= Ricarda Winkelmann =

Germany climatologist

Ricarda Winkelmann (born 1985) is a German mathematician, physicist, and climatologist. She is a professor of Climate System Analysis at Potsdam University and the Potsdam-Institute for Climate Impact Research. She studies interdependencies between climate, land ice, and the ocean.

She is the 2017 winner of the Karl Scheel Prize.

Since July 1, 2023 she is founding director of the Max Planck Institute for Geoanthropology

== Education ==
Winkelmann has a PhD in physics from Potsdam Institute for Climate Impact Research (PIK). The title of her dissertation was "The Future Sea-Level Contribution from Antarctica - Projections of Solid Ice Discharge". where she studied sea levels.

In 2010-11 she took part in scientific expeditions to Antarctica aboard the research vessel Polarstern, operated by the Alfred-Wegener-Institute. In 2013 and 2014, she worked as a post-doc at the Stanford University's Carnegie Institution for Science and at PIK.

She won the German Physical Society's Karl Scheel Prize in 2017 for her work on the impact of climate change on sea levels and the Antarctic ice sheet.

== Career ==
Since 2010, she developed the Parallel Ice Sheet Model (PISM) which is available as an Open-Source-Software model of the ice sheet. Since 2020, Winkelmann is professor of climate system analysis at the University of Potsdam.

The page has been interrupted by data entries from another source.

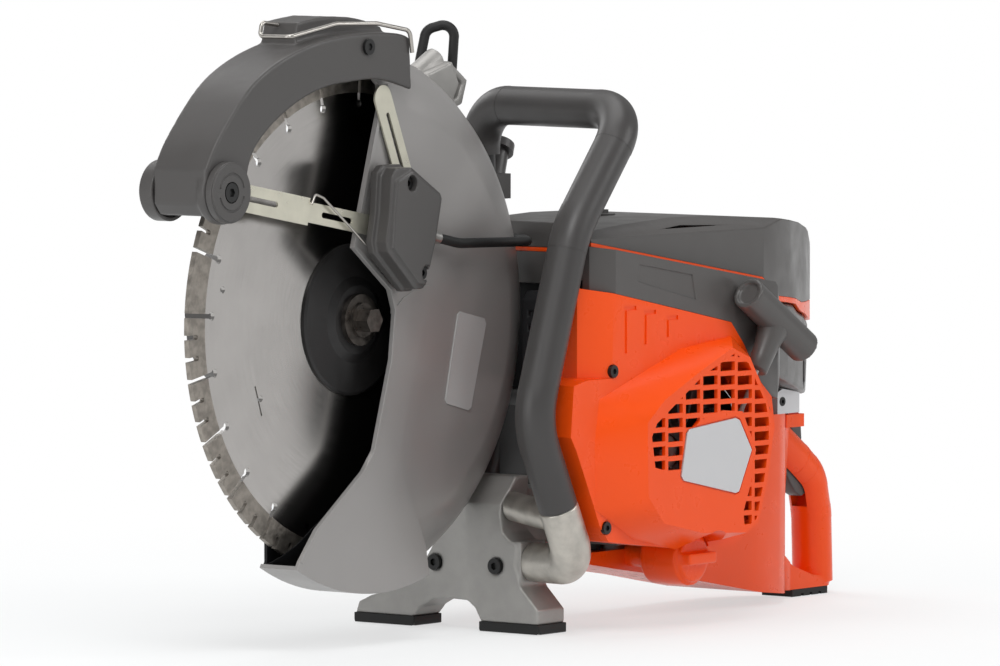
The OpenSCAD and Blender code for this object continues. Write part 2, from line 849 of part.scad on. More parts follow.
module muffler() {
    color([0.12, 0.12, 0.12])
        difference() {
            union() {
                // heat shield between the muffler and the cylinder
                translate([207.5, -72, -60])
                    cube([3, 99, 80]);
                slab(-74, -34)
                    polygon([[160, -50], [152, -40], [152, 8], [158, 14], [200, 14], [206, 8], [206, -44], [200, -50]]);
                translate([205, -60, -40])
                    cube([cyl_x0 - 205, 24, 40]);
            }
            for (i = [0 : 3])
                translate([150, -70, -34 + i * 10])
                    cube([5, 30, 4]);
        }
}

arm_y0 = 32;
hub_y0 = guard_far + 1.5;
arm_y1 = 46;
arm_a = atan2(crank_z, crank_x);
arm_len = norm([crank_x, crank_z]);
module cutting_arm() {
    color([0.45, 0.45, 0.45])
        difference() {
            union() {
                aim(arm_a)
                    slab(arm_y0, arm_y1)
                        polygon([[-14, -36], [14, -38], [arm_len - 60, -50], [arm_len + 50, -50], [arm_len + 50, 34],
                            [arm_len - 60, 38], [14, 38], [-14, 36], [-32, 20], [-38, 0], [-32, -20]]);
                ycyl(bearing_r, hub_y0, arm_y0 + 1);
                aim(arm_a)
                    slab(case_y1, arm_y0 + 1)
                        polygon([[arm_len - 44, -40], [arm_len + 44, -40], [arm_len + 44, 28], [arm_len - 44, 28]]);
            }
            ycyl(21.05, hub_y0 - 1, hub_y0 + 9.5);
            ycyl(21.05, arm_y1 - 10, arm_y1 + 1);
            ycyl(14, 0, arm_y1 + 1);
            ycyl(12 + run_gap, 0, arm_y1 + 1, crank_x, crank_z);
            // windows between the ribs
            aim(arm_a) {
                slab(arm_y0 + 4, arm_y1 + 1)
                    polygon([[56, -26], [118, -34], [118, 26], [56, 24]]);
                slab(arm_y0 + 4, arm_y1 + 1)
                    polygon([[126, -34], [arm_len - 66, -38], [arm_len - 66, 26], [126, 26]]);
            }
        }
}

module spindle_bearings() {
    color([0.65, 0.65, 0.65])
        for (y = [hub_y0 + 0.5, arm_y1 - 9])
            difference() {
                ycyl(21, y, y + 9);
                ycyl(spindle_r + run_gap, y - 1, y + 10);
                difference() {
                    ycyl(18, y - 1, y + 1);
                    ycyl(13, y - 2, y + 2);
                }
            }
}

cover_y1 = 104;
cover_t = 2.6;
cover_r1 = 54;
cover_r2 = 40;
module belt_outline(r1, r2) {
    // stadium round both pulleys, tapering to the crank end
    polygon(concat([for (a = [100 : 20 : 260]) [r1 * cos(a), r1 * sin(a)]],
        [for (a = [-80 : 20 : 80]) [arm_len + r2 * cos(a), r2 * sin(a)]]));
}

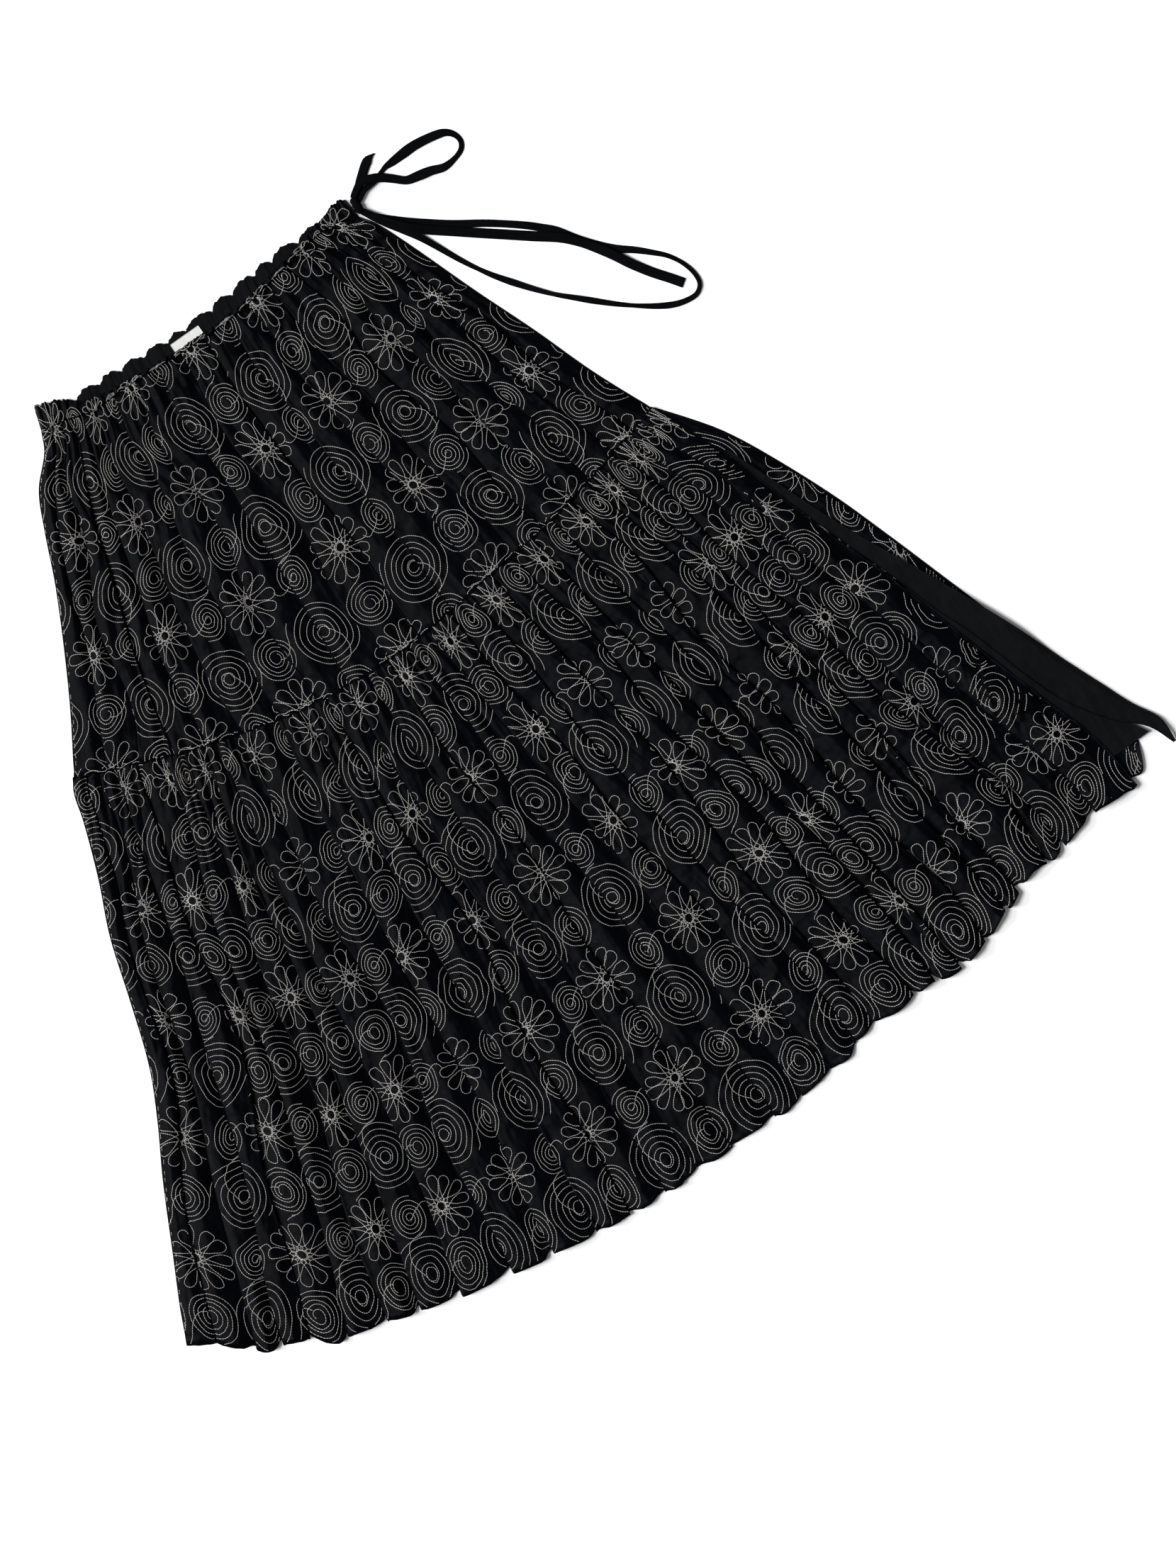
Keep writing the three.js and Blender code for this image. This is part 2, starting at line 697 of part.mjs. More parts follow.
function backWaistFrill() {
  const dips = [1, 0.2, 0, 0.2];
  const crests = [0, 0.75, 1, 0.75];
  const columns = evenly(dips.length * backFrill.scallops).map((share, i) => {
    const step = i % dips.length;
    return { share, dip: dips[step], crest: crests[step] };
  });
  const onPanel = patch({ above: backFrillTop, below: backGatherLine, ...backFrillEnds });
  const face = ({ share, dip, crest }, g) => {
    const { across, down } = onPanel(share, g);
    // Pressed flat under the label
    const pressed = across > labelPress.from && across < labelPress.to ? labelPress.wave : 1;
    const wave = backFrill.wave * crest * pressed * mix(1, 0.4, g);
    return { across, down: down + backFrill.scallop * dip * (1 - g) ** 2, up: frillWall + wave };
  };
  return clothPiece({
    name: "waist_frill_back",
    columns,
    rows: [0, 0.45, 1],
    wall: frillWall,
    face,
    material: plainCloth,
  });
}

function facing(name, outline, level) {
  const onPanel = patch(outline);
  const face = (f, g) => {
    const point = onPanel(f, g);
    return { ...point, up: facingWall + level(f, point) };
  };
  return clothPiece({
    name,
    columns: [0, 0.35, 0.7, 0.9, 1],
    rows: evenly(12),
    wall: facingWall,
    face,
    material: plainCloth,
  });
}

const frontSlitFacing = () => facing("slit_facing_front", frontFacing, () => frontFacingLevel);

// The upper facing climbs onto the lower one, and its free edge turns down to the surface
function sideSlitFacing() {
  const level = (f, { down }) => {
    const climb = ease((down - frontFacingStart + 2 * slitLift.length) / slitLift.length);
    const height = mix(frontFacingLevel, sideFacingLevel, climb);
    const drop = (down - sideFacingDrop.start) / (sideFacingDrop.end - sideFacingDrop.start);
    return f === 1 ? mix(height, seamGap, ease(drop)) : height;
  };
  return facing("slit_facing_side", sideFacing, level);
}

function blankLabel() {
  const geometry = new THREE.BoxGeometry(label.width, label.length, label.thick);
  const mesh = named("label_blank", geometry, labelCloth);
  const crest = frillWall + backFrill.wave * labelPress.wave;
  mesh.position.copy(place({ ...label, up: crest + seamGap + label.thick / 2 }));
  mesh.rotation.z = THREE.MathUtils.degToRad(label.tilt);
  return mesh;
}

function drawstringKnot() {
  const geometry = new THREE.SphereGeometry(1, knot.around, knot.rings);
  geometry.scale(knot.halfWidth, knot.halfLength, knot.halfHeight);
  const mesh = named("drawstring_knot", geometry, tapeCloth);
  mesh.position.copy(place(knot));
  return mesh;
}

// A flat tape along a route, its section an ellipse of eight sides
function tapeStretch(name, route, width) {
  const path = new THREE.CatmullRomCurve3(route.map(place));
  const section = new THREE.Shape();
  for (let side = 0; side < tape.sides; side += 1) {
    const angle = ((side + 0.5) * 2 * Math.PI) / tape.sides;
    const reach = 1 / Math.cos(Math.PI / tape.sides);
    const x = (reach * tape.thick * Math.cos(angle)) / 2;
    const y = (reach * width * Math.sin(angle)) / 2;
    if (side === 0) section.moveTo(x, y);
    else section.lineTo(x, y);
  }
  const steps = Math.ceil(path.getLength() / tape.step);
  const geometry = new THREE.ExtrudeGeometry(section, { steps, extrudePath: path, bevelEnabled: false });
  return named(name, geometry, tapeCloth);
}

const skirt = new THREE.Group();
skirt.add(
  frontUpper(),
  frontLower(),
  backUpper(),
  backLower(),
  sideLower(),
  frontWaistFrill(),
  backWaistFrill(),
  frontSlitFacing(),
  sideSlitFacing(),
  blankLabel(),
  drawstringKnot(),
  tapeStretch("drawstring_short_loop", shortLoopRoute, tape.loopWidth),
  tapeStretch("drawstring_short_end", shortEndRoute, tape.endWidth),
  tapeStretch("drawstring_long_loop", longLoopRoute, tape.loopWidth),
  tapeStretch("drawstring_long_end", longEndRoute, tape.endWidth),
);

export default skirt;
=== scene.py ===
# A long pleated skirt in two tiers with stitched spirals and daisies, laid flat, front up.
# Tables are in millimetres of the garment: across from the waist's middle, down from the waist.
import bpy
import numpy as np
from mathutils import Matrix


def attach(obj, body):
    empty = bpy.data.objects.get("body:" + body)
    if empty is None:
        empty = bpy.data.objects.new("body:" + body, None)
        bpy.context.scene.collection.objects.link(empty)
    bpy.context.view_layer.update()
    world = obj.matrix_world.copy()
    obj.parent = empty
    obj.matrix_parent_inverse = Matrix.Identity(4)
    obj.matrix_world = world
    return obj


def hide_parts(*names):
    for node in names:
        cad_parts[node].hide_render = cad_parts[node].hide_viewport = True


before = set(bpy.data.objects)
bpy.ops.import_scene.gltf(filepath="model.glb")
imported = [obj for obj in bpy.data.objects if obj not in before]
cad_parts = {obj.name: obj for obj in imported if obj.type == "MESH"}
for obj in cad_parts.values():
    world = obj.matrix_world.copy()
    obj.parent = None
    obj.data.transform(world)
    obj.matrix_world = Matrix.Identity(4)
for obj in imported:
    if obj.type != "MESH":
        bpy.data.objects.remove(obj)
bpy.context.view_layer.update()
print("frame loaded:", len(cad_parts), "nodes")

# Camera, straight above as in the photograph
cameraView = {"across": 79.5, "down": 560.8, "height": 4.0, "lens": 100, "turn": -31.67}
garmentOrigin = (27.5, 452.81)


def toFrame(points):  # from garment millimetres (across, down, up) to the shared frame in metres
    points = np.asarray(points, float)
    return np.stack([points[..., 0] - garmentOrigin[0], garmentOrigin[1] - points[..., 1],
                     points[..., 2]], -1) / 1000


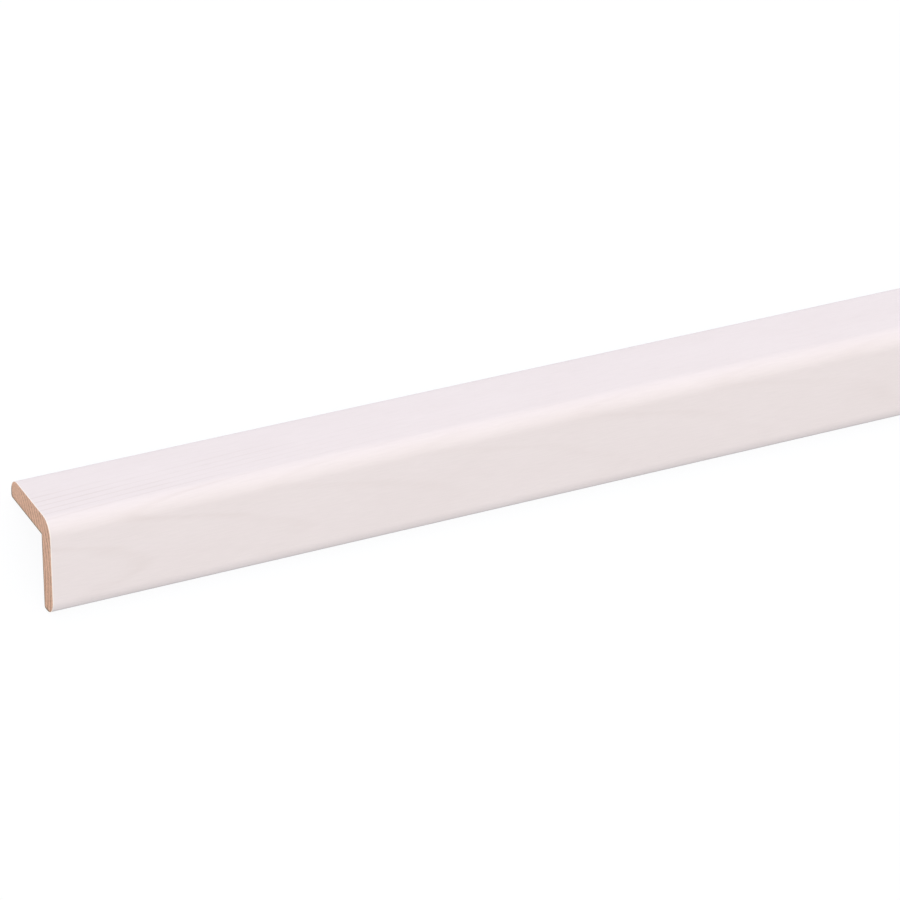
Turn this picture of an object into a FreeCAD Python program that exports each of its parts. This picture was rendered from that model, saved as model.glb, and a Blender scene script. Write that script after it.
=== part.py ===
import FreeCAD, Part
import math
import os
import Sketcher

# Corner guard moulding, millimetres.
# One length of softwood is milled to an L with two equal legs. The outer corner is rounded,
# each leg ends in a rounded tip, the inner corner that takes the wall is square, and both ends
# are sawn square. It lies as it comes to rest: along X, outer corner up, on its two leg tips.

document = FreeCAD.newDocument("corner_guard")


# Driving dimensions, then the ones that follow from them

driving = [
    ("stock_length", 2400.0, "length that the stock is sold in"),
    ("leg_width", 27.0, "outer corner to the end of either leg"),
    ("thickness", 6.0, "wall of either leg"),
    ("nose_radius", 4.5, "rounding of the outer corner"),
    ("tip_ease", 0.7, "eased edge of each tip on its inner side"),
    ("tip_land", 0.8, "flat left across each tip between the ease and the outer rounding"),
]
derived = [
    ("tip_radius", "=thickness - tip_ease - tip_land", "rounding of each tip on its outer side"),
    ("corner_height", "=(leg_width + thickness) / sqrt(2) - (sqrt(2) - 1) * tip_ease",
     "sharp outer corner above the floor, with both eased tips touching down"),
]


def fill_sheet(rows, first_row):
    for row, (alias, content, note) in enumerate(rows, start=first_row):
        sheet.set(f"A{row}", note)
        sheet.set(f"B{row}", str(content))
        sheet.setAlias(f"B{row}", alias)


sheet = document.addObject("Spreadsheet::Sheet", "Dimensions")
fill_sheet(driving, 1)
fill_sheet(derived, 1 + len(driving))
document.recompute()


# The section, in the sketch's own plane: the sharp outer corner is at the origin,
# the top leg runs along +u and the front leg hangs down along -v

def point(u, v):
    return FreeCAD.Vector(u, v, 0)


def line(sketch, start, end):
    return sketch.addGeometry(Part.LineSegment(start, end))


def quarter(sketch, centre, radius, turns_before):
    """Add a quarter of a circle, counter-clockwise, starting after this many quarter turns."""
    start = turns_before * math.pi / 2
    circle = Part.Circle(centre, FreeCAD.Vector(0, 0, 1), radius)
    return sketch.addGeometry(Part.ArcOfCircle(circle, start, start + math.pi / 2))


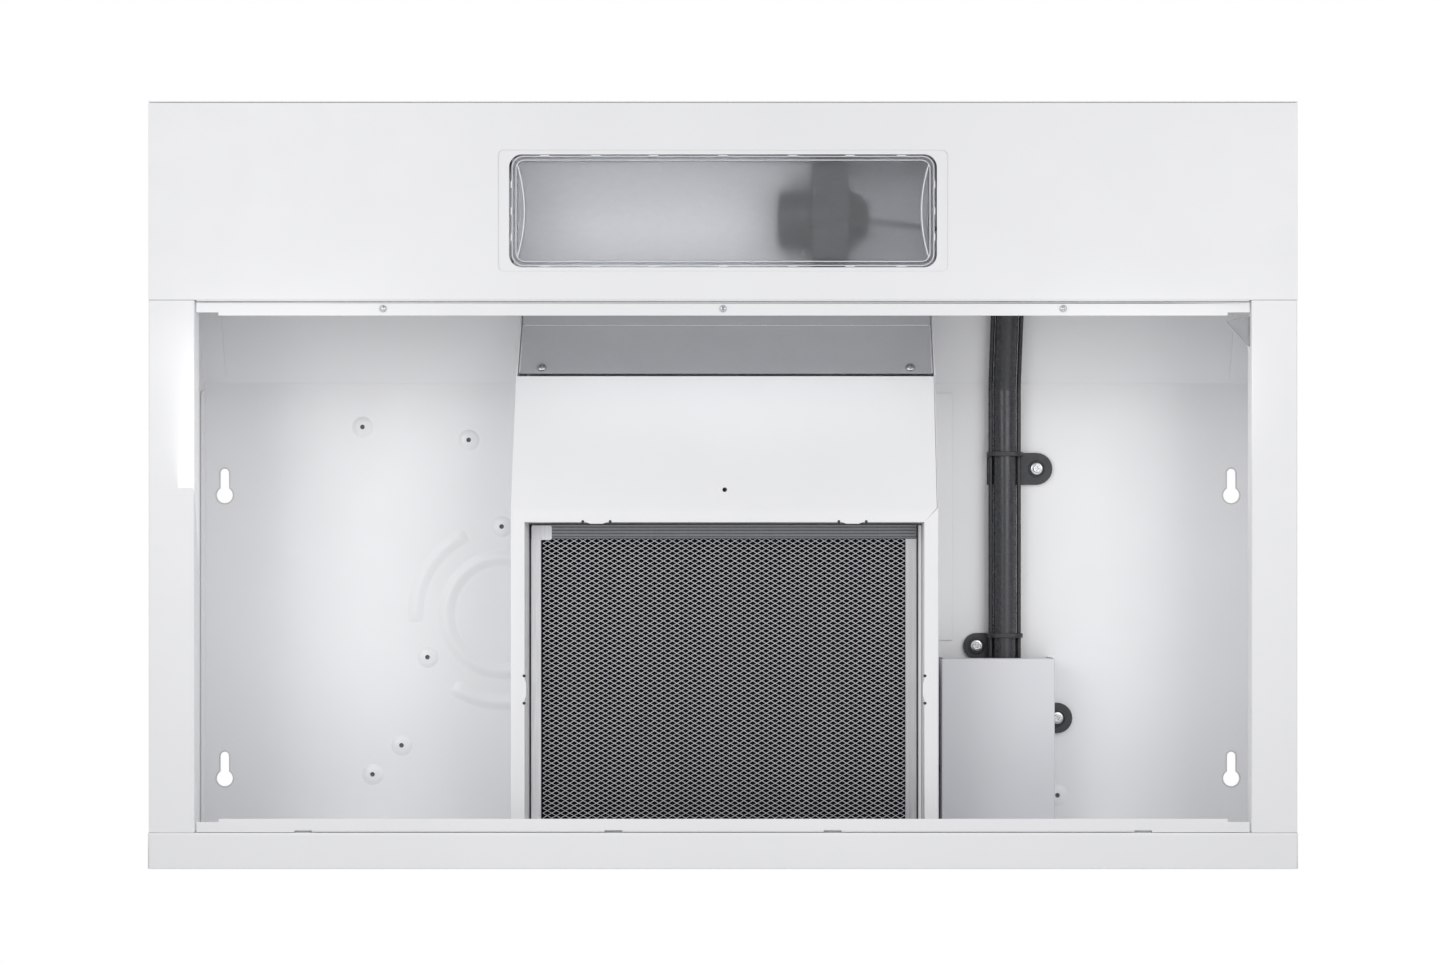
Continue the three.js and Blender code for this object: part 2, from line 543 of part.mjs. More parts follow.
function lens() {
  const { bottom, height } = LENS;
  const tray = extrude(rimmed(LENS, 0), 'z', bottom, bottom + height, 5);
  const hollow = extrude(rimmed(LENS, 1.4), 'z', bottom + 1.6, bottom + height + 1, 5);
  return cut(tray, hollow);
}

function lampReflector() {
  const { half, front, back, top } = REFLECTOR;
  const z0 = BOTTOM + BEZEL.rise + SHEET + GAP;
  const shell = cut(box(-half, half, front, back, z0, top),
    box(-half + SHEET, half - SHEET, front + SHEET, back - SHEET, z0 - 1, top - SHEET));
  const leadHole = bar(3, 'x', half - 3, half + 2, -262.4, -105.6, 10);
  const vents = [-100, -60, -20, 20].map((x) => box(x - 12, x + 12, -269, -265, top - 3, top + 1));
  return cut(shell, leadHole, ...vents);
}

function lampSocket() {
  const { open, shoulder, end, y, z } = SOCKET;
  const profile = [[0, open], [13.6, open], [13.6, open + 1], [19.3, open + 1], [19.3, shoulder], [24.6, shoulder],
    [24.6, 80], [11, end], [0, end]].map(([r, x]) => new THREE.Vector2(r, x));
  const body = solid(new THREE.LatheGeometry(profile, 24).rotateZ(-Math.PI / 2).translate(0, y, z));
  return cut(body, bar(13.4, 'x', open - 1, shoulder + 8, y, z, 24));
}

// A saddle strap that carries the socket across the open mouth of the reflector.
function socketBracket() {
  const { z, wall, foot, saddle } = STRAP;
  const [y0, y1] = [REFLECTOR.front + SHEET + GAP, REFLECTOR.back - SHEET - GAP];
  const outline = ribbon([[y0, foot], [y0, wall], [y0 + saddle, wall], [y0 + saddle, z],
    [y1 - saddle, z], [y1 - saddle, wall], [y1, wall], [y1, foot]]);
  return extrude(outline, 'x', BRACKET_XS[0], BRACKET_XS[1]);
}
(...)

In 2017, she won the European Geosciences Union's Outstanding Early Career Scientist Award for her work linking glaciology and climate change.

== Publications ==

- Winkelmann et al, Combustion of available fossil fuel resources sufficient to eliminate the Antarctic Ice Sheet, 2015, Science Advances, Vol 1, Issue 8, DOI: 10.1126/sciadv.1500589
- Winkelmann et al, Trajectories of the Earth System in the Anthropocene, 2018 https://doi.org/10.1073/pnas.1810141115 (2,000+ citations)
- Winkelmann et al, The Hysteresis of the Antarctic Ice Sheet, 2020, Nature DOI: 10.1038/s41586-020-2727-5.,
- Winkelmann et al, Projected land ice contributions to twenty-first-century sea level rise, 2021, Nature, DOI: 10.1038/s41586-021-03302-y.